I'm gonna get wrecked tn I might have to keep my phone at home cause I'm sure ill send you really weird txts
As gay men are we obligated to learn the Single Ladies dance.
He dated me before I started drinking. I feel like he deserves a consolation bj for all the effort he had to put in to get in my pants.
When I try to close my eyes ibwant to puke. Going to the basement to watch pocohantas. That'll keep myeyes open. And puke free.
Im positive, your name was on my abdomen, Im pretty sure thats solid evidence
I have a challenge for you: find out where you are. you will receive Taco Bell if you succeed
Did not foresee holding down food at work today to be a struggle today
The girls danced. I drank. Then I danced cause I was drunk. Then I ripped tim's shirt off cause I'm awesome.
Everything is just really out of control. I hear puking from three different parts of the house. Roger has black eye from being punched. Kaiser tried shaving his head, but somehow burned himself. Music is bumping, but everyone is either puking and calling out for help or blacked the fuck out.
no one ever believes me when I try explaining to them that your straight. I'm all like, "yeah that's his girlfriends dress he's stretching out"
Just checking to make sure you weren't kidnapped, pregnant or watching Fox News.

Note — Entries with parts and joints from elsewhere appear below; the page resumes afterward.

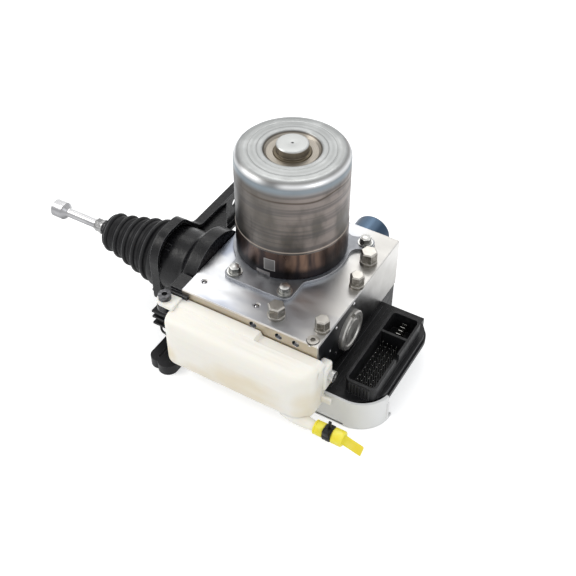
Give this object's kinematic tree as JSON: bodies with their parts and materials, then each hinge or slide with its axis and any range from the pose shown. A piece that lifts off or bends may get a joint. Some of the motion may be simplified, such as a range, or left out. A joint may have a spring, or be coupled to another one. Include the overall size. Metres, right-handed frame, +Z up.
{
  "type": "brake control module",
  "caption": "Electro-hydraulic brake control module with pedal rod, boot, pump motor, valve block, fluid tank and electronics.",
  "frame": {"origin": "on the resting face under the electronics cover, straight below the motor's axis", "axes": "+X runs along the pedal rod away from the pedal, +Y points away from the reservoir, +Z is up along the motor's axis"},
  "size_m": [0.3443, 0.1934, 0.1777],
  "materials": {
    "machined_aluminium": "machined, slightly glossy",
    "piston_aluminium": "satin",
    "bright_steel": "zinc plated",
    "nickel_steel": "nickel grey, satin",
    "spring_steel": "satin",
    "motor_steel": "satin, fine turning marks",
    "dark_steel": "dark coated",
    "plated_rod": "plated, glossy",
    "black_painted_metal": "black gloss paint",
    "boot_rubber": "satin",
    "black_rubber": "matte",
    "blue_anodised": "satin anodised",
    "copper_winding": "lacquered copper wire",
    "milky_plastic": "milky, slightly stained",
    "yellow_plastic": "soft, slightly see-through",
    "black_plastic": "satin",
    "pale_grey_plastic": "matte",
    "board_green": "coated board",
    "tinned_pins": "tinned",
    "lead_sheath": "satin"
  },
  "bodies": {
    "root": {"hydraulic_block": "machined_aluminium", "solenoid_valves": "bright_steel", "solenoid_coils": "copper_winding", "large_port_plugs": "nickel_steel", "small_port_plugs": "nickel_steel", "ball_plugs": "bright_steel", "socket_plugs": "nickel_steel", "cylinder_end_plug": "machined_aluminium", "primary_spring": "spring_steel", "secondary_spring": "spring_steel", "piston_seals": "black_rubber", "pump_seals": "black_rubber", "boot": "boot_rubber", "mounting_bracket": "black_painted_metal", "bracket_screws": "nickel_steel", "motor_flange": "dark_steel", "motor_bolts": "bright_steel", "motor_base_ring": "motor_steel", "motor_can": "motor_steel", "upper_bearing": "bright_steel", "lower_bearing": "bright_steel", "stator": "dark_steel", "stator_windings": "copper_winding", "simulator_cap": "blue_anodised", "simulator_spring": "spring_steel", "reservoir": "milky_plastic", "feed_grommets": "black_rubber", "reservoir_screws": "nickel_steel", "spout_cap": "yellow_plastic", "cable_tie": "black_plastic", "electronics_housing": "black_plastic", "housing_screws": "nickel_steel", "housing_gasket": "black_rubber", "circuit_board": "board_green", "connector_pins": "tinned_pins", "electronics_cover": "pale_grey_plastic", "travel_sensor": "black_plastic", "sensor_lead": "lead_sheath", "lead_connector": "black_plastic"},
    "primary": {"primary_piston": "piston_aluminium"},
    "rod": {"pedal_rod": "plated_rod", "adjuster_nut": "nickel_steel", "rod_washer": "nickel_steel"},
    "secondary": {"secondary_piston": "piston_aluminium"},
    "rotor_body": {"rotor": "bright_steel", "rotor_magnets": "dark_steel", "ball_nut": "bright_steel"},
    "drive": {"drive_screw": "bright_steel", "drive_piston": "piston_aluminium"},
    "simulator": {"simulator_piston": "piston_aluminium"}
  },
  "joints": [
    {"name": "pedal_slide", "type": "slide", "parent": "root", "child": "primary", "axis": [1, 0, 0], "range_m": [0, 0.034], "stiffness_N_per_m": 1500, "springref_m": -0.02, "deforming": ["boot", "primary_spring"]},
    {"name": "rod_swivel", "type": "hinge", "parent": "primary", "child": "rod", "pos_m": [-0.043, -0.038, 0.0514], "axis": [0, 1, 0], "range_deg": [-3, 3], "stiffness_Nm_per_rad": 6},
    {"name": "second_slide", "type": "slide", "parent": "root", "child": "secondary", "axis": [1, 0, 0], "range_m": [0, 0.017], "deforming": ["secondary_spring"]},
    {"name": "rotor_spin", "type": "hinge", "parent": "root", "child": "rotor_body", "pos_m": [0, 0, 0.1], "axis": [0, 0, 1], "range_deg": [0, 1008]},
    {"name": "drive_slide", "type": "slide", "parent": "root", "child": "drive", "axis": [0, 0, -1], "range_m": [0, 0.028]},
    {"name": "simulator_slide", "type": "slide", "parent": "root", "child": "simulator", "axis": [0, 1, 0], "range_m": [0, 0.012], "deforming": ["simulator_spring"]}
  ],
  "couplings": [
    {"joint": "second_slide", "follows": "pedal_slide", "ratio": 0.5},
    {"joint": "simulator_slide", "follows": "pedal_slide", "ratio": 0.35},
    {"joint": "drive_slide", "follows": "rotor_spin", "m_per_rad": 0.0015915}
  ]
}
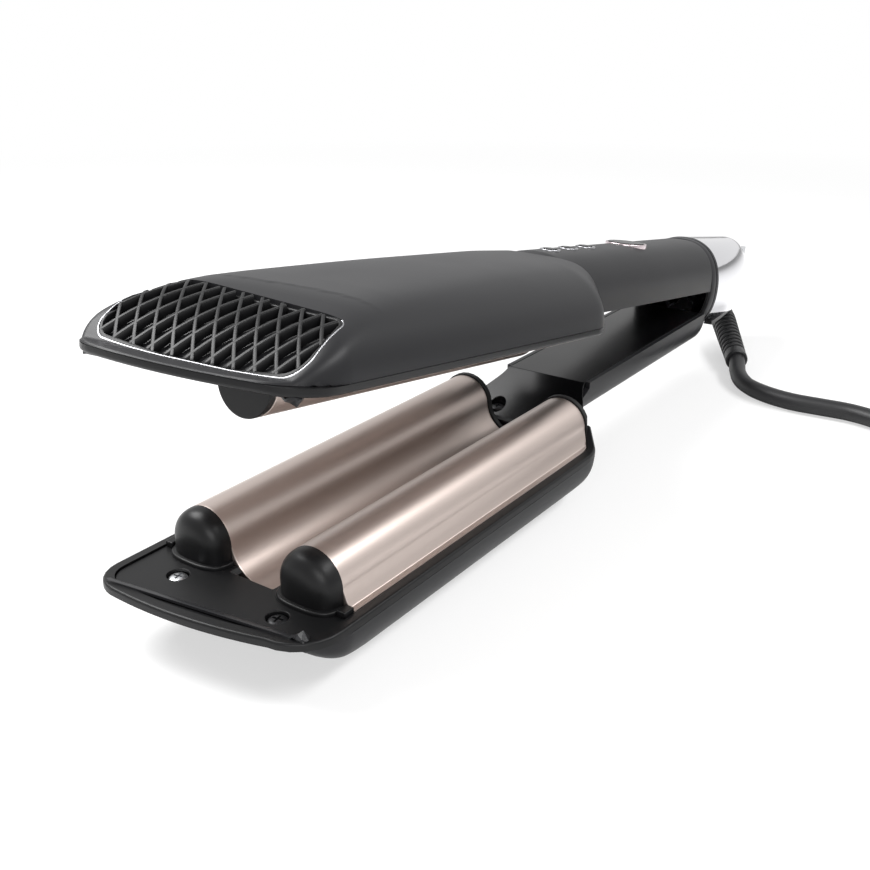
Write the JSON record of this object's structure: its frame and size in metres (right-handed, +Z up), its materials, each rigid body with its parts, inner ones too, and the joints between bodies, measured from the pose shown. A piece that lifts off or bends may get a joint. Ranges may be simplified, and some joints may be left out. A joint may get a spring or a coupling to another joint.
{
  "type": "hair waver",
  "caption": "Deep-wave hair waver: two sprung arms with meshing barrel plates, a vented soft-touch cover, push buttons, a polished rear cap and a swivel cord with its plug.",
  "frame": {"origin": "middle of the flat underside of the lower head, on the table", "axes": "+X from the tip towards the cord, +Y across the arms, +Z up from the lower arm to the upper"},
  "size_m": [0.3544, 0.2114, 0.0833],
  "materials": {
    "soft_black": "soft-touch matte",
    "black_plastic": "fine satin",
    "gloss_black": "gloss",
    "plate_bronze": "satin ceramic coating",
    "chrome": "polished",
    "rose_metal": "polished",
    "steel": "brushed",
    "insulator": "heat-proof",
    "brass": "plain",
    "board": "lacquered board",
    "rubber": "soft",
    "wire_red": "insulation"
  },
  "bodies": {
    "upper_arm": {"upper_cover": "soft_black", "grip_top": "soft_black", "upper_rim": "black_plastic", "upper_grille": "black_plastic", "grille_backing": "black_plastic", "grille_trim": "chrome", "upper_plate": "plate_bronze", "upper_end_cap": "black_plastic", "upper_heater": "insulator", "upper_carrier": "insulator", "upper_thermal_fuse": "brass", "grip_liner": "black_plastic", "control_board": "board", "button_rings": "chrome", "power_ring": "rose_metal", "collar": "black_plastic", "collar_gasket": "rubber", "rear_cap": "chrome", "cap_plate": "gloss_black", "swivel_socket": "black_plastic", "hinge_bracket": "steel", "hinge_pin": "steel", "hinge_spring": "steel", "wiring": "wire_red", "upper_screws": "steel", "cord": "rubber", "cord_coil": "rubber", "cord_tail": "rubber", "coil_tie": "rubber", "plug_body": "black_plastic", "plug_pins": "steel"},
    "lower_arm": {"lower_cover": "black_plastic", "lower_rim": "black_plastic", "lower_vent": "black_plastic", "front_panel": "black_plastic", "lower_plate": "plate_bronze", "lower_end_caps": "black_plastic", "plate_clips": "black_plastic", "plate_gasket": "rubber", "lower_heaters": "insulator", "lower_carrier": "insulator", "lower_thermostat": "brass", "grip_panel": "gloss_black", "grip_cover": "soft_black", "hinge_arm": "steel", "lower_screws": "steel"},
    "cord_swivel": {"swivel_ball": "gloss_black", "strain_relief": "rubber"},
    "button_1": {"button_1": "black_plastic"},
    "button_2": {"button_2": "black_plastic"},
    "button_3": {"button_3": "black_plastic"},
    "power_button": {"power_button": "black_plastic"}
  },
  "joints": [
    {"name": "arm_hinge", "type": "hinge", "parent": "upper_arm", "child": "lower_arm", "pos_m": [0.2207, 0, 0.035], "axis": [0, 1, 0], "range_deg": [0, 8.6], "stiffness_Nm_per_rad": 0.9, "springref_deg": -42.97},
    {"name": "cord_swivel_turn", "type": "hinge", "parent": "upper_arm", "child": "cord_swivel", "pos_m": [0.226, 0, 0.0102], "axis": [-0.8668, -0.4876, -0.104], "continuous": true},
    {"name": "button_1_press", "type": "slide", "parent": "upper_arm", "child": "button_1", "axis": [-0.1495, 0, -0.9888], "range_m": [0, 0.0008], "stiffness_N_per_m": 400, "springref_m": -0.001},
    {"name": "button_2_press", "type": "slide", "parent": "upper_arm", "child": "button_2", "axis": [-0.1495, 0, -0.9888], "range_m": [0, 0.0008], "stiffness_N_per_m": 400, "springref_m": -0.001},
    {"name": "button_3_press", "type": "slide", "parent": "upper_arm", "child": "button_3", "axis": [-0.1495, 0, -0.9888], "range_m": [0, 0.0008], "stiffness_N_per_m": 400, "springref_m": -0.001},
    {"name": "power_button_press", "type": "slide", "parent": "upper_arm", "child": "power_button", "axis": [-0.1495, 0, -0.9888], "range_m": [0, 0.0008], "stiffness_N_per_m": 500, "springref_m": -0.001}
  ]
}
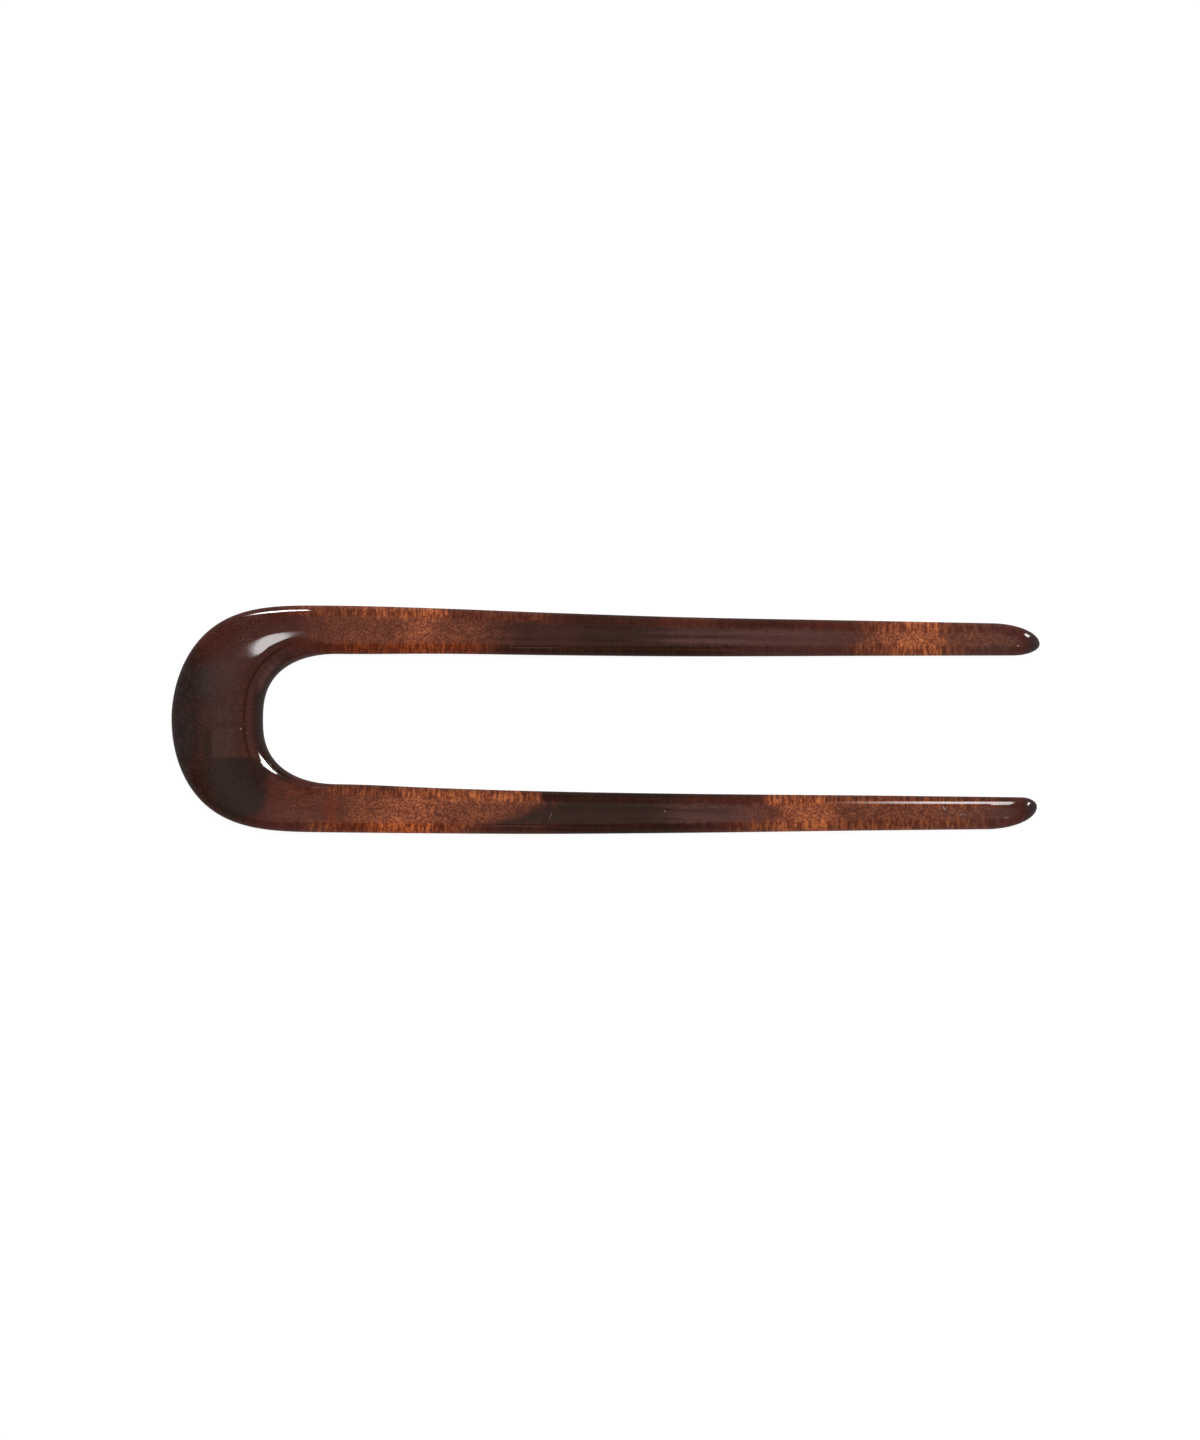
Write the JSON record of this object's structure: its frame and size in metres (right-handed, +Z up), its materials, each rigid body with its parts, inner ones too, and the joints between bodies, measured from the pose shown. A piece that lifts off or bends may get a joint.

How I know we're old. Don knows the owner. The owner said 'How about some shots?' We said no thanks. He looked puzzled and came back later and said 'You know it's on the house?' We said 'Yeah, no thanks.'
Drunk purchased a negligee, plan b, keds and Himalayan salt shot glasses.. there’s only one reasonable purchase there, and we both know it’s not the sneakers
I may or may not have been feeling patriotic and banged Captain America in a closet. SPOILER ALERT: We broke his shield
We're getting a bucket of chicken and screwing around, so no, you can't join us.